Can business and labor agree on a guest-worker program?

Liz Goodwin
The Ticket

An issue that scuttled the last serious attempt at immigration reform is again emerging as a point of potential conflict: How many temporary workers to let into the United States each year.

A strong guest-worker program has been listed as a must in immigration reform by several prominent Republican politicians, including Sen. Mitch McConnell, Sen. Marco Rubio and Rep. Raul Labrador. Business groups, including the Chamber of Commerce, have argued that the only way to prevent labor shortages and more illegal immigration in the future is to give employers a way to import legal labor when American workers have not shown an interest in pursuing the work.

The U.S. already has several guest-worker programs that bring in more than 100,000 workers each year, less than half of them for agricultural jobs.

Both labor and business want these programs changed, but have long disagreed about how. Labor groups have been suspicious of guest-worker programs, arguing they would lower wages and conditions for U.S. workers. In 2007, a labor-backed amendment to a George W. Bush-supported immigration bill would have phased out a guest-worker program after just five years. Many think that amendment, supported by then-Sen.
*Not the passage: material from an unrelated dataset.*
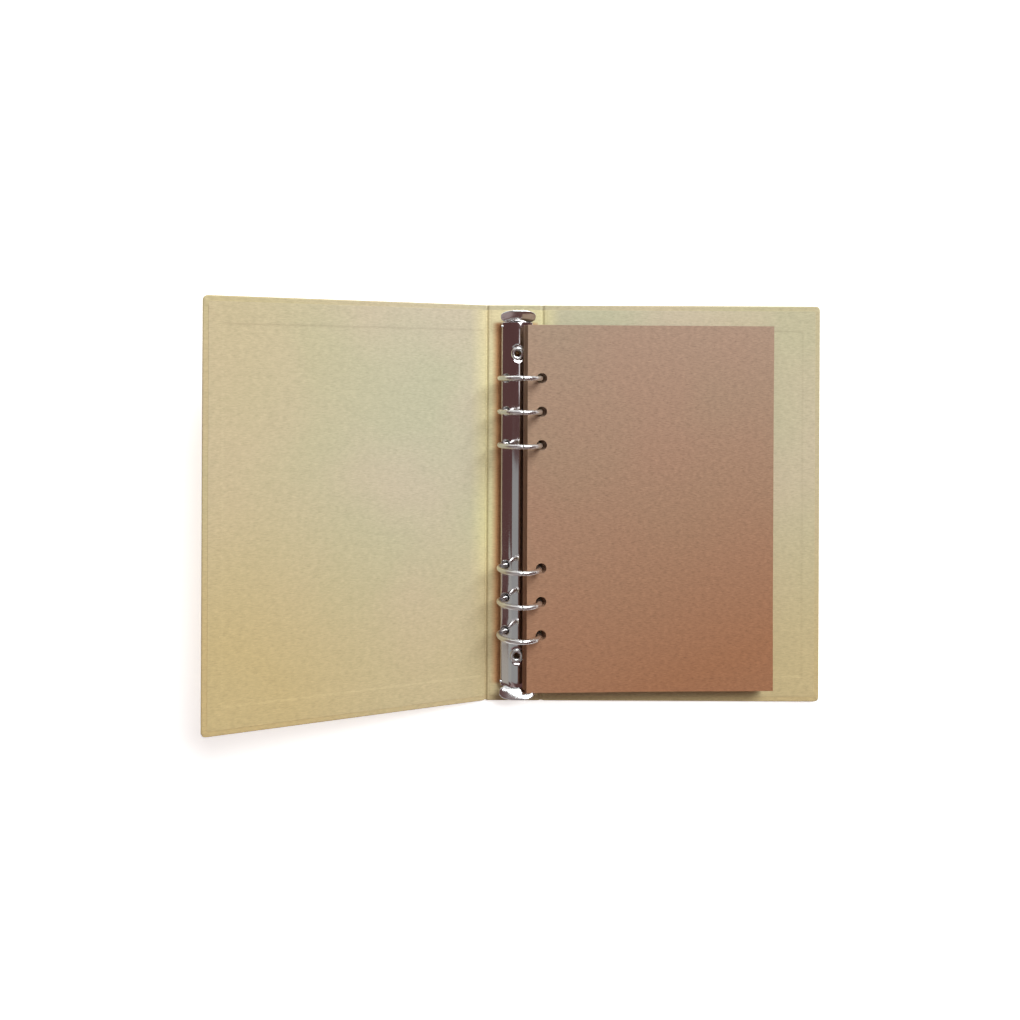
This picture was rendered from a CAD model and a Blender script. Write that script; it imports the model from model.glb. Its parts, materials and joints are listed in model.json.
"""The looks of a kraft ring scrapbook album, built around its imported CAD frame.

Lengths are in metres. The paper of the case, the leaves and the bright parts of the ring mechanism
are modelled here; the boards, the rails and the lever pins are the CAD's own, with new materials.
"""
import json
import math
import random

import bpy
import numpy as np
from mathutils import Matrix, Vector


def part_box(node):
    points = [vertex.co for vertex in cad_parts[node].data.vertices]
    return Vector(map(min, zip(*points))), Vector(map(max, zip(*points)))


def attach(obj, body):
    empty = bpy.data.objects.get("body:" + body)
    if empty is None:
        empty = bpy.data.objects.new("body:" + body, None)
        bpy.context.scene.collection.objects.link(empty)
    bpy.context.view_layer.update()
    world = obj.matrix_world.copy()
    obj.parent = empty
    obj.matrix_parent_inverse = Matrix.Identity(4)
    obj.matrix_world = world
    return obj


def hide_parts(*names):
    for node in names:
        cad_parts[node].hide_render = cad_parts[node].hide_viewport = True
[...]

Barack Obama, ultimately killed immigration reform's chances.

Will this time be different?

Western Growers President Tom Nassif, who has lobbied for the inclusion of a temporary agricultural worker program in past immigration reform proposals on behalf of California and Arizona farmers, said he thinks the unions are ready to compromise more on the issue than in the past. "Given what they've learned historically, they're in a better position to say, 'Now I know I can give up the following,'" he said.
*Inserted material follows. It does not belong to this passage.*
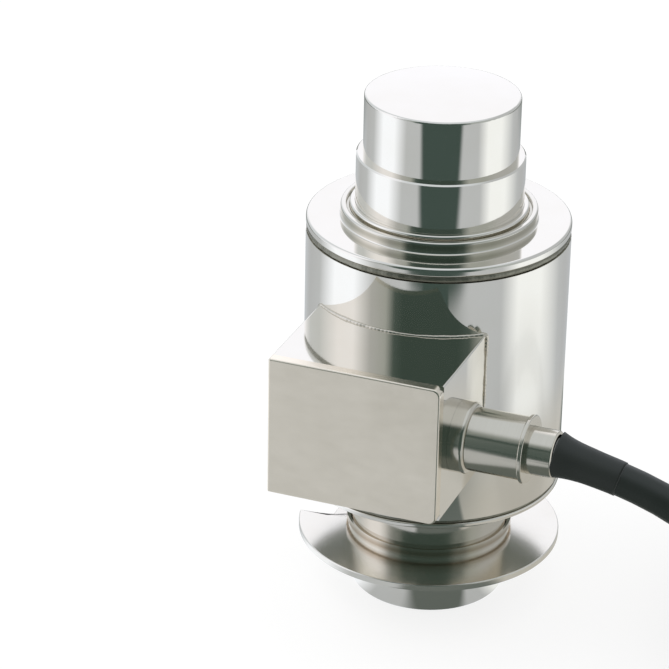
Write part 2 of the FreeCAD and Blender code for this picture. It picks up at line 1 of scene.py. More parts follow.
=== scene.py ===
# %% [markdown]
# # Column load cell
#
# A column load cell measures weight by how much a steel column shortens under it. This one is a
# turned stainless column in a welded round housing, with a cable box on its side. Almost all of it is
# mirror polished, so what the eye sees is mostly the studio, bent round cylinders. That decides the
# order of this lesson: first the camera, then the studio that the steel reflects, then the finishes,
# and last the pieces that the CAD model leaves out, such as the cable's windings and the weld beads.

# %% Load the frame
import math
import bpy
import numpy as np
from mathutils import Matrix


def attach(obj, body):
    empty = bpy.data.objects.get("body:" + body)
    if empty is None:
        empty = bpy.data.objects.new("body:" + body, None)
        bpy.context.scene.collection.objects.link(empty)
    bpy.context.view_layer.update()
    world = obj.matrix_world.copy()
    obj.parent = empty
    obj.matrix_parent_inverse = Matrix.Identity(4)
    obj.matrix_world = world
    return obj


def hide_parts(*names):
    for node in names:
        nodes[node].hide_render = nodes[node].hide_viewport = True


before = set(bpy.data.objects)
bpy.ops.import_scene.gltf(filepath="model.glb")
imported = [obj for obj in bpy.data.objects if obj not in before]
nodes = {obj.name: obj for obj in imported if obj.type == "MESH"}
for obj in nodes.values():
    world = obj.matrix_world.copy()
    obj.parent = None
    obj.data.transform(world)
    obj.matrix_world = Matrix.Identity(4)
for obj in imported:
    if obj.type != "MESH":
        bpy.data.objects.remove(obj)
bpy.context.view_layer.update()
MM = 0.001

# %% [markdown]
# ## Small helpers
#
# Colours are written as sRGB hex values, as a colour picker shows them, and turned to linear light in
# one place. Shader nodes are all made by one function, which takes a node's settings and its inputs.
# An input is a value, an output of another node, or the other node itself, which means its first
# output. So a material reads from top to bottom like a recipe.

# %% Colours and shader nodes
def linear(code):
    """The linear colour of an sRGB hex value: each channel c becomes ((c + 0.055) / 1.055) to the power 2.4."""
    channels = [int(code[i:i + 2], 16) / 255 for i in (1, 3, 5)]
    return tuple(c / 12.92 if c < 0.04045 else ((c + 0.055) / 1.055) ** 2.4 for c in channels) + (1.0,)


def add(tree, kind, inputs=(), stops=(), **settings):
    """Add one node with its settings, its inputs' values or links, and a ramp's stops of (place, colour)."""
    made = tree.nodes.new(kind)
    for key, value in settings.items():
        setattr(made, key, value)
    for key, value in dict(inputs).items():
        if isinstance(value, bpy.types.Node):
            value = value.outputs[0]
        if isinstance(value, bpy.types.NodeSocket):
            tree.links.new(value, made.inputs[key])
        else:
            made.inputs[key].default_value = value
    for k, (place_on_ramp, colour) in enumerate(stops):
        stop = made.color_ramp.elements[k] if k < 2 else made.color_ramp.elements.new(place_on_ramp)
        stop.position = place_on_ramp
        stop.color = colour
    return made


def new_material(name):
    """An empty node material and its tree."""
    material = bpy.data.materials.new(name)
    material.use_nodes = True
    material.node_tree.nodes.clear()
    print("finish", name)
    return material, material.node_tree


print("mid grey in linear light", round(linear("#808080")[0], 3))

# %% [markdown]
# Every new piece is a surface: a grid of points worked out with numpy, whose neighbours are joined by
# quads. The step along a row, crossed with the step to the next row, has to point outwards, or the
# piece is inside out. The piece's place is in its points, so its object stays at the origin.

# %% Meshes from grids of points
def surface(name, grid, material, closed_u=False, closed_v=False):
    """A mesh from a grid of points, (rows, columns, 3), as quads between neighbours, closed where asked."""
    rows, columns = grid.shape[:2]
    i, j = np.meshgrid(np.arange(rows - (not closed_u)), np.arange(columns - (not closed_v)), indexing="ij")
    i, j = i.ravel(), j.ravel()
    i2, j2 = (i + 1) % rows, (j + 1) % columns
    quads = np.stack([i * columns + j, i * columns + j2, i2 * columns + j2, i2 * columns + j], 1)
    mesh = bpy.data.meshes.new(name)
    mesh.from_pydata(grid.reshape(-1, 3), [], quads)
    mesh.polygons.foreach_set("use_smooth", np.ones(len(quads), bool))
    mesh.materials.append(material)
    piece = bpy.data.objects.new(name, mesh)
    bpy.context.collection.objects.link(piece)
    return piece


def place(piece, slot, *replaced):
    """Put a new piece on the one body and hide the CAD nodes that it stands for. The slot is not used."""
    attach(piece, "root")
    if replaced:
        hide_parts(*replaced)
    print("placed", piece.name, "for", ", ".join(replaced) or "itself")
    return piece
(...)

The leaders of both the Service Employees International Union (SEIU) and the AFL-CIO have said they support caps on the number of guest workers let in each year. In their plan, an independent commission would use various economic indicators to decide how many nonagricultural temporary workers to let into the country at any time. (Agricultural workers would most likely be treated separately, since the industry is staffed almost exclusively by immigrants.) The commission would examine industries separately, so that if there was a shortage in one specific field, only workers qualified in that field would be admitted.

"It will be flexible, realistic, run by experts and be data-driven," AFL-CIO President Richard Trumka said Thursday. He added that the national unemployment rate could be used as a "trigger" that would let in more workers when unemployment is very low.

"It's a question of how people get here and what rights they have when they get here," Eliseo Medina, secretary treasurer of the SEIU, told Yahoo News.

White House spokesman Jay Carney said last week that any guest-worker program should be "based on data-driven workforce demands, rather than political whim," which suggests the White House and the unions agree on the broad outlines of a guest-worker program.

But it's still unclear if business interests would approve such a program. A Chamber of Commerce official said the main areas of debate with the unions so far are whether there should be a cap in how many guest workers can be brought over (in the past it has not wanted caps), what kinds of things an employer would have to do to prove he or she could not find a U.S. citizen to hire before seeking guest workers, and what sort of enforcement measures are appropriate for employers who are accused of breaking the rules.

Trumka refused to answer a question from a reporter on a conference call Thursday about whether the union would support a bill that included a traditional guest-worker program that had no annual caps on how many workers are brought in each year.

Meanwhile, growers associations are trying to hash out a separate deal with the largest farm labor union, the United Farm Workers. Nassif said any agricultural worker program would most likely be treated separately in an immigration reform bill. The nonfarmworker unions, which have far more members than the UFW, are not discussing agricultural workers in their talks with the Chamber, a labor source said.